The numbers for ethanol ar not new: people have been arguing about the EROEI (Energy Return on Energy Invested) for ethanol for years, and the numbers have slowly risen with improving technology from about -10% to today’s 25%. What are new, are the EREOI numbers for soy biodiesel. I had only heard one number for the EREOI of “biodiesel” before – and no mention of the feedstock was made, nor was I able to trace it back to a reputable source… I suspect it was a back of the envelope calculation by a biodiesel advocate. That number was a 220% return, quoted to me twice, once by management at Blue Sun Biodiesel, and once by the person manning the booth for the International Center for Appropriate and Sustainable Technology, both of whom do good work, but who have an incentive to believe this highest number they hear. Disclaimer: I too have an incentive to believe the highest number I hear because I have a Jeep that I use biodiesel in to minimize my carbon emissions. Using the new numbers, my Jeep Liberty has about the same carbon footprint as my 2002 Prius, when running on B100. On B20, which I use in the winter, the Prius still looks much better. I’m pining for a plug-in hybrid diesel.

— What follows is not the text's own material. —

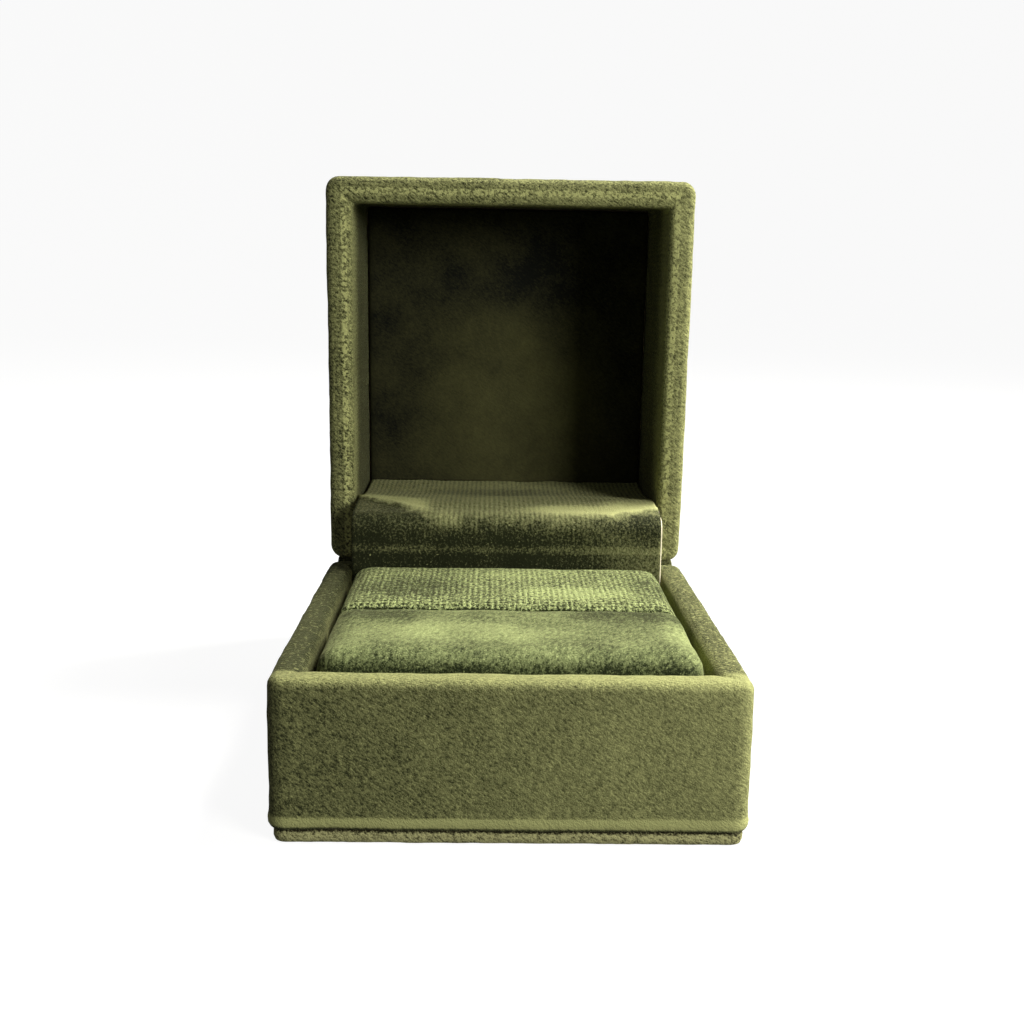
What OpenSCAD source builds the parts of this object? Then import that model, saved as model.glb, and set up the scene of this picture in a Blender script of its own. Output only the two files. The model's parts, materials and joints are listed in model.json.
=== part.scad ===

But I’m very happy to see reality injected into the whole biofuels debate. Neither ethanol not biodiesel (nor both together) is going to save the US from having to import petroleum: if our entire corn and soybean output were shifted to these biofuels, that would only replace about 12% of gasoline demand, and 6% of diesel demand… are we ready to start talking about massively investing in increasing the efficiency of our vehicles yet?
One other new note in the article, which I like given my affection for biodiesel, is that soy is a much less fertiliser intensive crop than corn, and so growing it has fewer local environmental impacts. I hope these authors continue their work, and expand the study to include other feedstocks for both ethanol (sugarcane, cellulostic) and biodiesel (canola, algae, recycled oil).